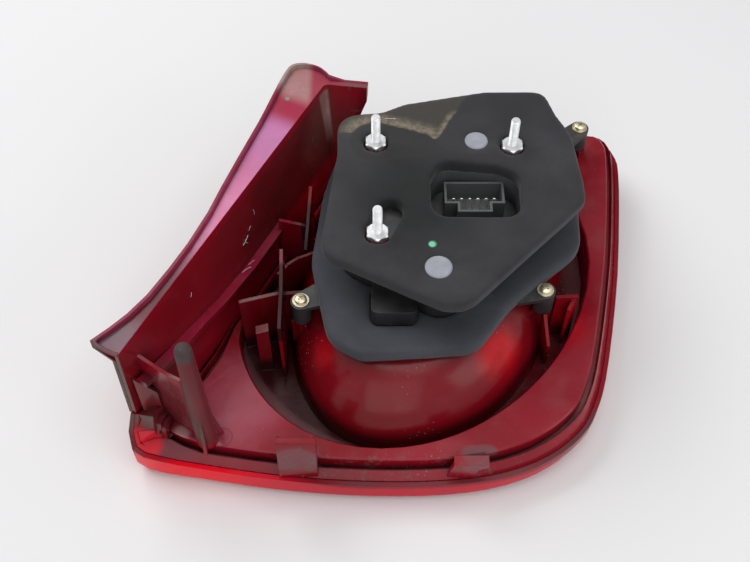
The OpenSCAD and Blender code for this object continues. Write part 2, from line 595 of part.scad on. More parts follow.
socket_d = cap_d + 7;
socket_low = deck_z - 3;
module bulb_holder() {
    color([0.09, 0.09, 0.1])
    difference() {
        union() {
            translate([0, 0, deck_z]) linear_extrude(holder_t) polygon(inset(rounded(lower_points), 2));
            translate([0, 0, deck_z]) linear_extrude(tower_z - deck_z) polygon(rounded(tower_points));
            latch_block(0);
            difference() {
                union() {
                    ear(screw_left_at, plan([-40, -34]));
                    ear(screw_lr_at, plan([78, -34]));
                    ear(screw_ur_at, plan([112, 88]));
                }
                translate([0, 0, lower_seal_z]) linear_extrude(lower_seal_t)
                    polygon(inset(rounded(lower_points), -fit_gap));
            }
            sockets(socket_low, recess_z);
        }
        difference() {
            translate([0, 0, deck_z - 1]) linear_extrude(tower_z - holder_t - deck_z + 1)
                polygon(inset(rounded(tower_points), holder_t));
            recess_box();
            sockets(socket_low, recess_z);
            socket_ribs();
        }
        for (p = bulb_places)
            translate([p[0], p[1], socket_low - 1]) cylinder(d = cap_d + 2 * fit_gap, h = rail_z + rail_t - socket_low + 1.3);
        contact_paths(fit_gap);
        contact_slots();
        connector_cavity();
        for (p = [stud_lower_at, stud_ul_at, stud_ur_at])
            translate([p[0], p[1], deck_z - 1]) cylinder(d = stud_boss_d + 4 * fit_gap, h = 60);
        for (p = [button_lower_at, button_upper_at])
            translate([p[0], p[1], tower_z - 10]) cylinder(d = 5 + 2 * fit_gap, h = 20);
        for (p = [screw_left_at, screw_lr_at, screw_ur_at])
            translate([p[0], p[1], ear_z - sleeve_len - 1]) {
                cylinder(d = screw_d + 0.6, h = sleeve_len + 5);
                cylinder(d = sleeve_d - 4, h = 6.3);
            }
    }
    color([0.09, 0.09, 0.1]) shroud();
}

module sockets(z0, z1) {
    for (p = bulb_places) translate([p[0], p[1], z0]) cylinder(d = socket_d, h = z1 - z0);
}

// Crossed ribs from each socket up to the holder's rear plate
module socket_ribs() {
    for (p = bulb_places) translate([p[0], p[1], recess_z - 1])
        for (a = [25, 115]) rotate([0, 0, a])
            translate([-socket_d / 2 + 1, -1, 0]) cube([socket_d - 2, 2, recess_depth]);
}

module ear(p, root) {
    d = unit(root - p);
    o = [-d[1], d[0]] * sleeve_d / 2;
    translate([0, 0, ear_z - 3.2]) linear_extrude(3.2) polygon([p - o, root - o * 1.5, root + o * 1.5, p + o]);
    translate([p[0], p[1], ear_z - sleeve_len]) cylinder(d = sleeve_d, h = sleeve_len);
    translate([0, 0, deck_z]) linear_extrude(ear_h - 1)
        polygon([p - o * 0.15 + d * 2, root - o * 0.15, root + o * 0.15, p + o * 0.15 + d * 2]);
}

// Recess in the holder's rear face, and the shroud that stands in it
shroud_w = 7 * pin_pitch + 2;
shroud_h = 25;
key_w = 22;
key_h = 7;
module recess_box() {
    translate([0, 0, recess_z - holder_t]) linear_extrude(tower_z - recess_z)
        polygon(inset(rounded(connector_opening), -holder_t));
}
module connector_cavity() {
    translate([0, 0, recess_z]) linear_extrude(recess_depth + 1) polygon(rounded(connector_opening));
}
function shroud_outline(d) = let (c = connector_at, w = shroud_w / 2 - d, y1 = shroud_h / 2 - d, y0 = -shroud_h / 2 + key_h + d,
    k = key_w / 2 - d, y2 = -shroud_h / 2 + d)
    [for (q = [[-w, y0], [-k, y0], [-k, y2], [k, y2], [k, y0], [w, y0], [w, y1], [-w, y1]]) c + q];
module shroud() {
    difference() {
        translate([0, 0, recess_z - 0.5]) linear_extrude(recess_depth - 4.5) polygon(shroud_outline(0));
        translate([0, 0, recess_z]) linear_extrude(recess_depth) polygon(shroud_outline(shroud_t));
        contact_slots();
    }
    translate([connector_at[0] - 0.8, connector_at[1] - shroud_h / 2 + 0.5, recess_z - 0.5])
        cube([1.6, 4, recess_depth - 7]);
}

pin_y = 1.3;
pin_t = 0.8;
function pin_x(i) = connector_at[0] + (i - 2.5) * pin_pitch;
module contact_slots() {
    for (i = [0:5])
        translate([pin_x(i) - pin_w / 2 - fit_gap, pin_row - pin_t / 2 - fit_gap, rail_z])
            cube([pin_w + 2 * fit_gap, pin_t + 2 * fit_gap, recess_z - rail_z + 1]);
}

// Stamped contacts: a flat run over the bulb socket and a blade that stands up in the shroud
rail_z = recess_z - holder_t - 2;
rail_t = 0.8;
rail_w = 3.4;
pin_row = connector_at[1] + pin_y;
function pin_at(i) = [pin_x(i), pin_row];
contact_runs = [
    [pin_at(0), brake_at + [-7.6, 1.5]],
    [pin_at(1), brake_at + [-2.7, -0.5]],
    [pin_at(2), brake_at + [2.7, 0.5]],
    [pin_at(3), indicator_at],
    [pin_at(4), plan([62, 60]), reverse_at],
    [pin_at(5), fog_at]];
module contact_run(run, gap) {
    for (i = [0:len(run) - 2]) {
        a = run[i];
        b = run[i + 1];
        d = unit(b - a);
        o = [-d[1], d[0]] * (rail_w / 2 + gap);
        e = d * (gap + (i == 0 ? 0.6 : rail_w / 2));
        translate([0, 0, rail_z - gap]) linear_extrude(rail_t + 2 * gap)
            polygon([a - o - e, b - o + d * gap, b + o + d * gap, a + o - e]);
    }
    z = run[len(run) - 1];
    translate([z[0], z[1], rail_z - gap]) cylinder(d = 3.8 + 2 * gap, h = rail_t + 2 * gap);
}
module contact_paths(gap) {
    for (r = contact_runs) contact_run(r, gap);
}
module contact(i) {
    color([0.78, 0.76, 0.68]) {
        contact_run(contact_runs[i], 0);
        translate([pin_x(i), pin_row, rail_z + rail_t / 2]) rotate([90, 0, 0]) linear_extrude(pin_t, center = true)
            polygon([[-pin_w / 2, 0], [pin_w / 2, 0], [pin_w / 2, pin_top - 1.5], [pin_w / 2 - 0.7, pin_top],
                [-pin_w / 2 + 0.7, pin_top], [-pin_w / 2, pin_top - 1.5]]);
    }
}
pin_top = recess_z + 11.5 - rail_z - rail_t / 2;
module ground_contact() { contact(0); }
module brake_contact() { contact(1); }
module tail_contact() { contact(2); }
module indicator_contact() { contact(3); }
module reverse_contact() { contact(4); }
module fog_contact() { contact(5); }

module bulb(p, tone) {
    top = rail_z - fit_gap;
    r = glass_d / 2;
    low = top - bulb_len;
    color(tone) translate([p[0], p[1], 0])
    rotate_extrude() polygon(concat([[0, low]], [for (a = [15:15:90]) [r * sin(a), low + r - r * cos(a)]],
        [[r, low + r + 4], [cap_d / 2 - 1.5, low + r + 14], [cap_d / 2, low + r + 15.5], [cap_d / 2, top - 2],
        [3, top - 2], [3, top], [0, top]]));
}
module brake_tail_bulb() { bulb(brake_at, [0.85, 0.87, 0.88]); }
module indicator_bulb() { bulb(indicator_at, [0.95, 0.6, 0.15]); }
module reverse_bulb() { bulb(reverse_at, [0.85, 0.87, 0.88]); }
module fog_bulb() { bulb(fog_at, [0.85, 0.87, 0.88]); }

// Stud with a hexagon collar, a pointed lower thread in the boss and an upper thread for the body nut
module stud(p) {
    r = stud_d / 2;
    color([0.75, 0.76, 0.78]) translate([p[0], p[1], collar_z]) {
        translate([0, 0, -stud_root]) cylinder(r = r, h = stud_root);
        intersection() {
            cylinder(d = collar_af / cos(30), h = collar_h, $fn = 6);
            rotate_extrude() polygon([[0, 0], [collar_af / 2, 0], [collar_af / 1.732, 0.6],
                [collar_af / 1.732, collar_h - 0.9], [collar_af / 2 - 0.1, collar_h], [0, collar_h]]);
        }
        cylinder(r = r, h = collar_h + stud_len - 1);
        translate([0, 0, collar_h + stud_len - 1]) cylinder(r1 = r, r2 = r - 0.9, h = 1);
    }
}
module stud_lower() { stud(stud_lower_at); }
module stud_upper_left() { stud(stud_ul_at); }
module stud_upper_right() { stud(stud_ur_at); }

module washer(p) {
    color([0.62, 0.6, 0.5]) translate([p[0], p[1], ear_z])
    difference() {
        cylinder(d = washer_d, h = washer_t);
        translate([0, 0, -1]) cylinder(d = screw_d + 0.3, h = 5);
    }
}
module washer_left() { washer(screw_left_at); }
module washer_lower_right() { washer(screw_lr_at); }
module washer_upper_right() { washer(screw_ur_at); }

module screw(p) {
    color([0.7, 0.66, 0.5]) translate([p[0], p[1], ear_z + washer_t])
    difference() {
        union() {
            rotate_extrude() polygon(concat([[0, 0], [head_d / 2, 0], [head_d / 2, 1.2]],
                [for (a = [30:20:70]) [head_d / 2 * cos(a) + 0.2, 1.2 + 1.5 * sin(a)]], [[0, 2.8]]));
            translate([0, 0, -screw_len]) cylinder(d = screw_d, h = screw_len + 1);
        }
        for (a = [45, 135]) rotate([0, 0, a]) translate([-2, -0.45, 1.2]) cube([4, 0.9, 3]);
    }
}
module screw_left() { screw(screw_left_at); }
module screw_lower_right() { screw(screw_lr_at); }
module screw_upper_right() { screw(screw_ur_at); }

outer_lens();
housing();
reflector();
bulb_holder();
ground_contact();
brake_contact();
tail_contact();
indicator_contact();
reverse_contact();
fog_contact();
brake_tail_bulb();
indicator_bulb();
reverse_bulb();
fog_bulb();
lower_seal();
upper_seal();
seal_button(button_lower_at, button_d);  // seal_button_lower
seal_button(button_upper_at, small_button_d);  // seal_button_upper
stud_lower();
stud_upper_left();
stud_upper_right();
washer_left();
washer_lower_right();
washer_upper_right();
screw_left();
screw_lower_right();
screw_upper_right();
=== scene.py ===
import json
import math

import bmesh
import bpy
from mathutils import Matrix, Vector, noise


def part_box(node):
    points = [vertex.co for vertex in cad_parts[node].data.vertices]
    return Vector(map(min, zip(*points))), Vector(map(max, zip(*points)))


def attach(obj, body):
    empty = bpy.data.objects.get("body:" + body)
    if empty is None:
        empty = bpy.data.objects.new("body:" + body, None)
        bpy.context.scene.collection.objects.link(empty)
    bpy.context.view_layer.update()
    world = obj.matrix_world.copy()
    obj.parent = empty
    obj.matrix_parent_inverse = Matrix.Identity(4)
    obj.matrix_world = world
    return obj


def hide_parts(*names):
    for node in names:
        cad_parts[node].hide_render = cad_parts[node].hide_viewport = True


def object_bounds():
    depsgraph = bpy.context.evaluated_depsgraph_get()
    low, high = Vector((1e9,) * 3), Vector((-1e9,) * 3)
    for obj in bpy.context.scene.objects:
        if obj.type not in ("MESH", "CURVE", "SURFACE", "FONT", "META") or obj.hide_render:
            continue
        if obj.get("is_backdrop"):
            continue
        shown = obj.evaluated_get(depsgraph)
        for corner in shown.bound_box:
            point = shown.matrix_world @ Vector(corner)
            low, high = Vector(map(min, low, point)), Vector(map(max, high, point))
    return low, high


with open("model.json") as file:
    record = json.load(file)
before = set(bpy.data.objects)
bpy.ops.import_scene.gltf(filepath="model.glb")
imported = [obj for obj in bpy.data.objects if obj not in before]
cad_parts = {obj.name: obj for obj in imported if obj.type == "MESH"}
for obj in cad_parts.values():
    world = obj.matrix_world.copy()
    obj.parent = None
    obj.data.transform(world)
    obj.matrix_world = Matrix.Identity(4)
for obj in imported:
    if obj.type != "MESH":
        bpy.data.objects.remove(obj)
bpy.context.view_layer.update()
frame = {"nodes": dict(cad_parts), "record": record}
scene = bpy.context.scene
MM = 0.001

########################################

■ **What this task involves**:
Output, from the data above, the lines from the line with "outer_lens();" to the line with "for node in" exactly as they stand, both ends included and nothing else.

■ **Task result**:
outer_lens();
housing();
reflector();
bulb_holder();
ground_contact();
brake_contact();
tail_contact();
indicator_contact();
reverse_contact();
fog_contact();
brake_tail_bulb();
indicator_bulb();
reverse_bulb();
fog_bulb();
lower_seal();
upper_seal();
seal_button(button_lower_at, button_d);  // seal_button_lower
seal_button(button_upper_at, small_button_d);  // seal_button_upper
stud_lower();
stud_upper_left();
stud_upper_right();
washer_left();
washer_lower_right();
washer_upper_right();
screw_left();
screw_lower_right();
screw_upper_right();
=== scene.py ===
import json
import math

import bmesh
import bpy
from mathutils import Matrix, Vector, noise


def part_box(node):
    points = [vertex.co for vertex in cad_parts[node].data.vertices]
    return Vector(map(min, zip(*points))), Vector(map(max, zip(*points)))


def attach(obj, body):
    empty = bpy.data.objects.get("body:" + body)
    if empty is None:
        empty = bpy.data.objects.new("body:" + body, None)
        bpy.context.scene.collection.objects.link(empty)
    bpy.context.view_layer.update()
    world = obj.matrix_world.copy()
    obj.parent = empty
    obj.matrix_parent_inverse = Matrix.Identity(4)
    obj.matrix_world = world
    return obj


def hide_parts(*names):
    for node in names:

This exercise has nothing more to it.